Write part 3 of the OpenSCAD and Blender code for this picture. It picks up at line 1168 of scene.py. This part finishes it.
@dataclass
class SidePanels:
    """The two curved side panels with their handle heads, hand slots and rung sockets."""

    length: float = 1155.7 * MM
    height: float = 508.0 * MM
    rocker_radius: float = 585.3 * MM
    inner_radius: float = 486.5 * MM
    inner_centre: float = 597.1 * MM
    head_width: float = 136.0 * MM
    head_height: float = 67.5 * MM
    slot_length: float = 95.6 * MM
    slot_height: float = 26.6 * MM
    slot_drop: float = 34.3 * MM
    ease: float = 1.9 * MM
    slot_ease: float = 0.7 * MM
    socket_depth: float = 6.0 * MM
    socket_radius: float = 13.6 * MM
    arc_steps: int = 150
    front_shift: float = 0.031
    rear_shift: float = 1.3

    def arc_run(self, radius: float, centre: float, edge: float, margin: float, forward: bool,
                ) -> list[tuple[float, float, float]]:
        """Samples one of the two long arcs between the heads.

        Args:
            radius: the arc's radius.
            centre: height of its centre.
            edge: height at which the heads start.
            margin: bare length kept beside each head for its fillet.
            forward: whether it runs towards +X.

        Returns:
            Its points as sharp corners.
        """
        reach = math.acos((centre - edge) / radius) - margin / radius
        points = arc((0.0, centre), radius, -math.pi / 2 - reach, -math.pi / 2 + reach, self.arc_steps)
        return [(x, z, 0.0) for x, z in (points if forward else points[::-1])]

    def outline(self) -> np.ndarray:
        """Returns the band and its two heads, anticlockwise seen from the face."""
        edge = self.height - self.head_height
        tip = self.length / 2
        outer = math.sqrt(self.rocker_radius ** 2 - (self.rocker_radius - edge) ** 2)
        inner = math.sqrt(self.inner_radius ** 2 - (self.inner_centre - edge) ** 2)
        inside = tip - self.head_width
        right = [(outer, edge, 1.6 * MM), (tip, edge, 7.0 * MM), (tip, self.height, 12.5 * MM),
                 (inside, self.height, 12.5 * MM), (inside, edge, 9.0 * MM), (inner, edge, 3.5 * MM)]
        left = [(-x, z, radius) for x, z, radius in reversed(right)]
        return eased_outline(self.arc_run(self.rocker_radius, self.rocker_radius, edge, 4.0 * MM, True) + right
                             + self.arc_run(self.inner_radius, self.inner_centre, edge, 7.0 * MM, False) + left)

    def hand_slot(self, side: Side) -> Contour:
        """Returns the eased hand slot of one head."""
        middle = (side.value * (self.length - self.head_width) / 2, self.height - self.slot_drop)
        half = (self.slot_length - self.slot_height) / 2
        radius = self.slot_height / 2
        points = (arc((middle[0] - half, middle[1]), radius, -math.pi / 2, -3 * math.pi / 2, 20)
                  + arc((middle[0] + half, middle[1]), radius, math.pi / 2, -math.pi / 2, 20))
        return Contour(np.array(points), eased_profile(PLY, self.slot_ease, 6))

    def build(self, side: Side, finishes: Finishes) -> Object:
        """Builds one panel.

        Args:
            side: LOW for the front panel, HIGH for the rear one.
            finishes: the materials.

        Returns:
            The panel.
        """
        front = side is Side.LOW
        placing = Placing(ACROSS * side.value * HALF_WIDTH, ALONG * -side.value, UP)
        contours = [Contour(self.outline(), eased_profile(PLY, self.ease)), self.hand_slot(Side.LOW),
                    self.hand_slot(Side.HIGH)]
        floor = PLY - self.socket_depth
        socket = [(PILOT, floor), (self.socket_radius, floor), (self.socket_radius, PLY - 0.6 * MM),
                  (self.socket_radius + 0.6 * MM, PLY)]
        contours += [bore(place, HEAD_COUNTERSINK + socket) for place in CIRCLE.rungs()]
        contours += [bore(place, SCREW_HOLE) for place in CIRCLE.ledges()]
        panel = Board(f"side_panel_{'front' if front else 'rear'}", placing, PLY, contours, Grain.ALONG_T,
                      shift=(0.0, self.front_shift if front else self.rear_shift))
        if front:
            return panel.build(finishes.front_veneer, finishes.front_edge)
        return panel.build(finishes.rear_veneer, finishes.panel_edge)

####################

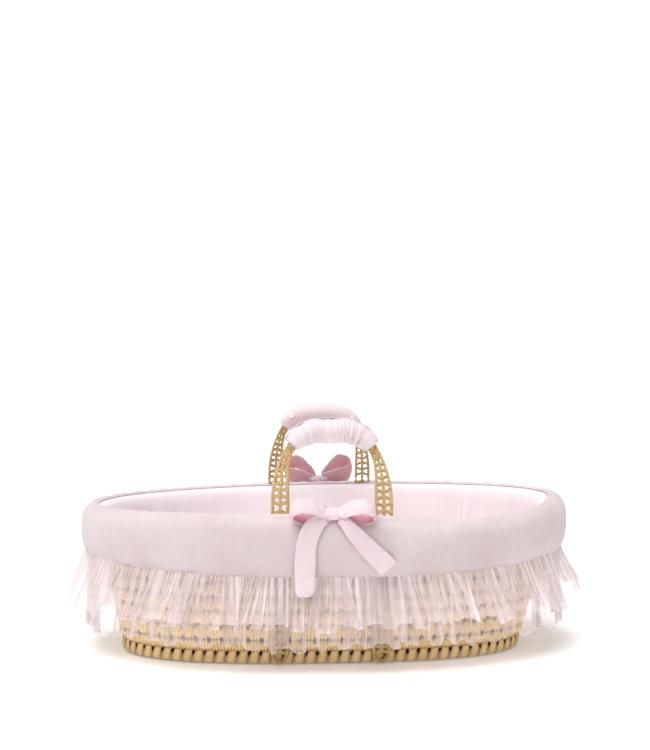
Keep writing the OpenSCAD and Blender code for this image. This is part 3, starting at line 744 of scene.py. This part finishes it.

####################

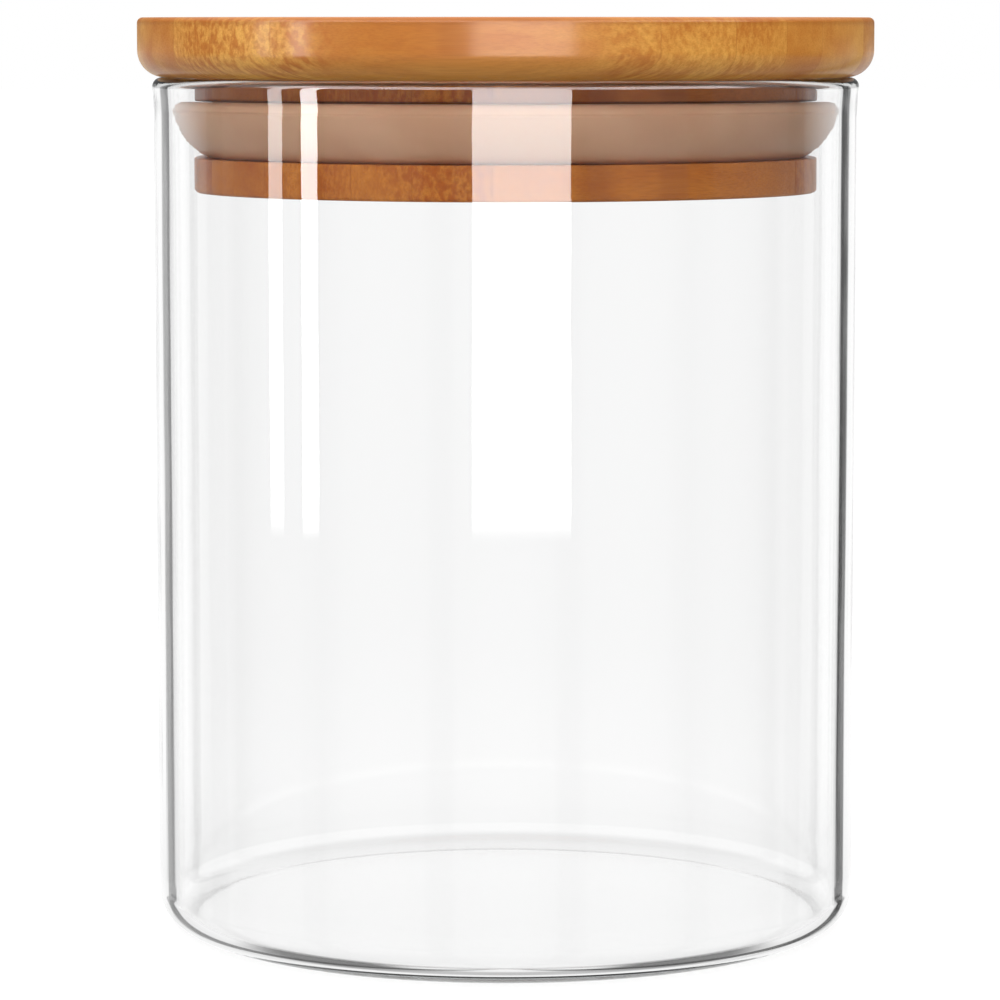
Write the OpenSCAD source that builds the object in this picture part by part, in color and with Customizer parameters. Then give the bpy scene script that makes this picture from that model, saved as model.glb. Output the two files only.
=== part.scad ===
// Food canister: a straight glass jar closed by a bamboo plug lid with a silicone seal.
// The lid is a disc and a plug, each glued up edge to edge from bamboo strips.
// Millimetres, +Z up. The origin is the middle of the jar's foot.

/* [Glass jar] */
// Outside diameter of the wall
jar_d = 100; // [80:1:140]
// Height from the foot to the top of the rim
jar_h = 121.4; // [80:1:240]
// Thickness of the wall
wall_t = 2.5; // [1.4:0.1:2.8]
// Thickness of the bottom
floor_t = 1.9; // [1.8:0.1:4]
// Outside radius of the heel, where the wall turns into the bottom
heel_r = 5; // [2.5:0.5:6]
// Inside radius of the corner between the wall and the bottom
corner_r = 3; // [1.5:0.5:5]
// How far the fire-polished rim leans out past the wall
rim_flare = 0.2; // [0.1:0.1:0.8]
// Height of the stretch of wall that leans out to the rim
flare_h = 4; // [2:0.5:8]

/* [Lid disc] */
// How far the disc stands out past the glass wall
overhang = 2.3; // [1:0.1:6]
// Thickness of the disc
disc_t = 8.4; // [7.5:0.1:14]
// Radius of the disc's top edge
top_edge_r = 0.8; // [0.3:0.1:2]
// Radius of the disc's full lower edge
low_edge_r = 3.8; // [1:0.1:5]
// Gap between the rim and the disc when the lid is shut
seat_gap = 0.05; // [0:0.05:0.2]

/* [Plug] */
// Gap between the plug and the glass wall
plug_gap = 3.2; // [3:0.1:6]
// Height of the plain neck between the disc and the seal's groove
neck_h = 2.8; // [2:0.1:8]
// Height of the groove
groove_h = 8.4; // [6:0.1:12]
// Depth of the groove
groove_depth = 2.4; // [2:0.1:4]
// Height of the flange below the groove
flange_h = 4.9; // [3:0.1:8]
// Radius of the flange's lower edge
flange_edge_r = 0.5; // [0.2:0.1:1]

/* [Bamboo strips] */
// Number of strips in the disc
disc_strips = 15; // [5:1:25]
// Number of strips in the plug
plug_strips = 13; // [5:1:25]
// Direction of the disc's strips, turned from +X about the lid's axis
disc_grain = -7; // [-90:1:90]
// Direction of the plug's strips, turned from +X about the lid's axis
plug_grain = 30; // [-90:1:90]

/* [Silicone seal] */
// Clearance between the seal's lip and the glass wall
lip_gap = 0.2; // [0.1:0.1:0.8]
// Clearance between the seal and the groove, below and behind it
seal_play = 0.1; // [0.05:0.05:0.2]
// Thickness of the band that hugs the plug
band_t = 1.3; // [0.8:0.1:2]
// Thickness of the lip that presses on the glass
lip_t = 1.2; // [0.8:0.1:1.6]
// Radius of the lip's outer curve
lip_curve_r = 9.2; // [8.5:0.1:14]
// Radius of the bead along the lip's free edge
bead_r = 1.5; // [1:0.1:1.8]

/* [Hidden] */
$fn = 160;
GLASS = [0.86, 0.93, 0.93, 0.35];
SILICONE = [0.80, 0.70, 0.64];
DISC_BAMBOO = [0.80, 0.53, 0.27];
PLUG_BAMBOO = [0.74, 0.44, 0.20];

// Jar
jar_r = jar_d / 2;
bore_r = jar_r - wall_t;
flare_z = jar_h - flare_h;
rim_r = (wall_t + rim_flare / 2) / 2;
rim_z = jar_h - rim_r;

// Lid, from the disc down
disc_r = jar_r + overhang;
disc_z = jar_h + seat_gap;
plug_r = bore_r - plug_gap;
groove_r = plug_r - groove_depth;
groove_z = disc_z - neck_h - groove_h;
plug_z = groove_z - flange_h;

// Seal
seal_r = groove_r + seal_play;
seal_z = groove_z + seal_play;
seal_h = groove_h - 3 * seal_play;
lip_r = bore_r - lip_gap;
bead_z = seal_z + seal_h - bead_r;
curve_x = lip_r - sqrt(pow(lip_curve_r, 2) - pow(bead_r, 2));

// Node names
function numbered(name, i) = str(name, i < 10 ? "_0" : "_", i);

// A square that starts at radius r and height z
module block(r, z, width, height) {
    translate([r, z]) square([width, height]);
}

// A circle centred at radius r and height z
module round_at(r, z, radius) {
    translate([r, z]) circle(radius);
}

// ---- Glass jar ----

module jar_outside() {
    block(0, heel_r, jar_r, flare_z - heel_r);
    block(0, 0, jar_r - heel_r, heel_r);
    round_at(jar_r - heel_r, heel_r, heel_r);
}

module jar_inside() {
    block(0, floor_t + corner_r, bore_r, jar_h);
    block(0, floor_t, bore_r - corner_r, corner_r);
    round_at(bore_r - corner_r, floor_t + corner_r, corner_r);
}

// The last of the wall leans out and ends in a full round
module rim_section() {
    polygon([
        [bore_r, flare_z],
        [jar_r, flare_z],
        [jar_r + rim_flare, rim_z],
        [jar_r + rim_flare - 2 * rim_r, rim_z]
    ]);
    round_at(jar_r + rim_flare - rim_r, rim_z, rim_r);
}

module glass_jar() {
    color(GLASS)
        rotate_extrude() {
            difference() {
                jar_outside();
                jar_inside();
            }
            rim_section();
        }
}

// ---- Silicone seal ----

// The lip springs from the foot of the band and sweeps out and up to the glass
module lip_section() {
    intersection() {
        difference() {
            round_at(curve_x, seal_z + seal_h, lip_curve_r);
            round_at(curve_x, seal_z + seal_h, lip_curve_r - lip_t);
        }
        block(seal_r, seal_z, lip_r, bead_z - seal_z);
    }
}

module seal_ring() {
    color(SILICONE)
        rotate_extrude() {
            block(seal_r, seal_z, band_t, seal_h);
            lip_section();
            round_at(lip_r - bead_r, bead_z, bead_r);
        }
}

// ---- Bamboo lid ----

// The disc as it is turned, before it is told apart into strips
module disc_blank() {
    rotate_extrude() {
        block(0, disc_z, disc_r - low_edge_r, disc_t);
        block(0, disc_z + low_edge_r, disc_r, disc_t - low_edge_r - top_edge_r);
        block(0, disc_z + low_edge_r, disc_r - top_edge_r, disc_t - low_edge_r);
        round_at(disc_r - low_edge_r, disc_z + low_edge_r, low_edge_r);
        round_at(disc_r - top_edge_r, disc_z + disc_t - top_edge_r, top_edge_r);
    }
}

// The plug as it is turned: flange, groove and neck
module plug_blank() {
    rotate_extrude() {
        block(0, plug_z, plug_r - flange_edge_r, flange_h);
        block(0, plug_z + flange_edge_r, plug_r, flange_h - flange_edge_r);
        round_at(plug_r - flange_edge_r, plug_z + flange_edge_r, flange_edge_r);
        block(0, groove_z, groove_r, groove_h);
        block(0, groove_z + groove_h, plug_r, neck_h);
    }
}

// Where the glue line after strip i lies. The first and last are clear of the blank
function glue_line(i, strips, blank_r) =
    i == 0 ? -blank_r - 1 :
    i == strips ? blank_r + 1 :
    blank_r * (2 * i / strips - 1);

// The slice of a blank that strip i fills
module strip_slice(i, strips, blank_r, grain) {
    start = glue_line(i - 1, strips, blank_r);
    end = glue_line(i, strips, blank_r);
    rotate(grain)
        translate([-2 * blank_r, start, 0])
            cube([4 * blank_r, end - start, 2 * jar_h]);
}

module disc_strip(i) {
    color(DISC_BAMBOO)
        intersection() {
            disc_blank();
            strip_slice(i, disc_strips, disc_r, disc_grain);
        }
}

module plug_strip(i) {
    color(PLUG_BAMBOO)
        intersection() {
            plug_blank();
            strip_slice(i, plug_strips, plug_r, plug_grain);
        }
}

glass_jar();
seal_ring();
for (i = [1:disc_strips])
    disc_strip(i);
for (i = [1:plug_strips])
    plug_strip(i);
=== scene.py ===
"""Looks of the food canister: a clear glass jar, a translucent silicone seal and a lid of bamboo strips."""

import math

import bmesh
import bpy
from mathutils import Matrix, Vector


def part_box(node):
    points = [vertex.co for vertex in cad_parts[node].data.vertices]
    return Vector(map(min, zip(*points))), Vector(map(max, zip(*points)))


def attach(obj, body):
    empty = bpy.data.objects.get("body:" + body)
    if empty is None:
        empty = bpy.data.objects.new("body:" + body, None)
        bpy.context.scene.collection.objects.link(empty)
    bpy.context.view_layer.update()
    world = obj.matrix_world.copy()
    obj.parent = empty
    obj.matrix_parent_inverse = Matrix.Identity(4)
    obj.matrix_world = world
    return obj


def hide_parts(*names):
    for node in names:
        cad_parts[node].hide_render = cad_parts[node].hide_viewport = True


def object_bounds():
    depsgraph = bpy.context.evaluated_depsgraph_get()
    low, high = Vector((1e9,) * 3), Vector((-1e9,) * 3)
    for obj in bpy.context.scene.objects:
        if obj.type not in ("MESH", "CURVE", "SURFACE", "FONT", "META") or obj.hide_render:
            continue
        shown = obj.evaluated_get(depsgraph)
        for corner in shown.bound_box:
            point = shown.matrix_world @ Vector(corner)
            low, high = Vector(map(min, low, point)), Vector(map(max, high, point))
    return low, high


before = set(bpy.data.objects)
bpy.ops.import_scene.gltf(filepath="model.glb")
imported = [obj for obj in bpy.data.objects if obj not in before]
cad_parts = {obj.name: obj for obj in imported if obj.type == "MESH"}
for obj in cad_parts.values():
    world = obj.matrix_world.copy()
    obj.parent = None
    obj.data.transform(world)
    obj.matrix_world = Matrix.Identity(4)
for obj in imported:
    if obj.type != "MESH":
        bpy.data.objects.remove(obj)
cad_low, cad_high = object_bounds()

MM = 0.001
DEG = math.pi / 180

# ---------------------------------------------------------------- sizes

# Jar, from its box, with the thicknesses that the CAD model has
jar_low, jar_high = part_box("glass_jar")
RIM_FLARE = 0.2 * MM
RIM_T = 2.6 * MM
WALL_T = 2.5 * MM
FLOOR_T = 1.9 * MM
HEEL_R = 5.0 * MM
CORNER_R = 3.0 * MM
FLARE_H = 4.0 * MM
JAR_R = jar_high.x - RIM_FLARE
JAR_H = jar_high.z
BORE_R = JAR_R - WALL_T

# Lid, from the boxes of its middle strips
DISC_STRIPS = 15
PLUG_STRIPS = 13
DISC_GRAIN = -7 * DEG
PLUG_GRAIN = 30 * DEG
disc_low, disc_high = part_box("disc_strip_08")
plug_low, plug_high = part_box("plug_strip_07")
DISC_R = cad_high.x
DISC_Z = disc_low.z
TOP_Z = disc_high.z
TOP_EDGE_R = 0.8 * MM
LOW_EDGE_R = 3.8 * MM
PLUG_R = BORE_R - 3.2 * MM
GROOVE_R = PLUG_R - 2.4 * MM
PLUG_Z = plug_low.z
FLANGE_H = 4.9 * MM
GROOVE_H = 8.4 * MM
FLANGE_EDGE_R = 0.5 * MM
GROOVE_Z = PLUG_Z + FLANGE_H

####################

▶ Exercise objective
Take the listing above and repeat exactly the lines from the one containing "strip i fills" through the one containing "depsgraph = bpy.context.evaluated_depsgraph_get()", both included.

▶ Complete output
// The slice of a blank that strip i fills
module strip_slice(i, strips, blank_r, grain) {
    start = glue_line(i - 1, strips, blank_r);
    end = glue_line(i, strips, blank_r);
    rotate(grain)
        translate([-2 * blank_r, start, 0])
            cube([4 * blank_r, end - start, 2 * jar_h]);
}

module disc_strip(i) {
    color(DISC_BAMBOO)
        intersection() {
            disc_blank();
            strip_slice(i, disc_strips, disc_r, disc_grain);
        }
}

module plug_strip(i) {
    color(PLUG_BAMBOO)
        intersection() {
            plug_blank();
            strip_slice(i, plug_strips, plug_r, plug_grain);
        }
}

glass_jar();
seal_ring();
for (i = [1:disc_strips])
    disc_strip(i);
for (i = [1:plug_strips])
    plug_strip(i);
=== scene.py ===
"""Looks of the food canister: a clear glass jar, a translucent silicone seal and a lid of bamboo strips."""

import math

import bmesh
import bpy
from mathutils import Matrix, Vector


def part_box(node):
    points = [vertex.co for vertex in cad_parts[node].data.vertices]
    return Vector(map(min, zip(*points))), Vector(map(max, zip(*points)))


def attach(obj, body):
    empty = bpy.data.objects.get("body:" + body)
    if empty is None:
        empty = bpy.data.objects.new("body:" + body, None)
        bpy.context.scene.collection.objects.link(empty)
    bpy.context.view_layer.update()
    world = obj.matrix_world.copy()
    obj.parent = empty
    obj.matrix_parent_inverse = Matrix.Identity(4)
    obj.matrix_world = world
    return obj


def hide_parts(*names):
    for node in names:
        cad_parts[node].hide_render = cad_parts[node].hide_viewport = True


def object_bounds():
    depsgraph = bpy.context.evaluated_depsgraph_get()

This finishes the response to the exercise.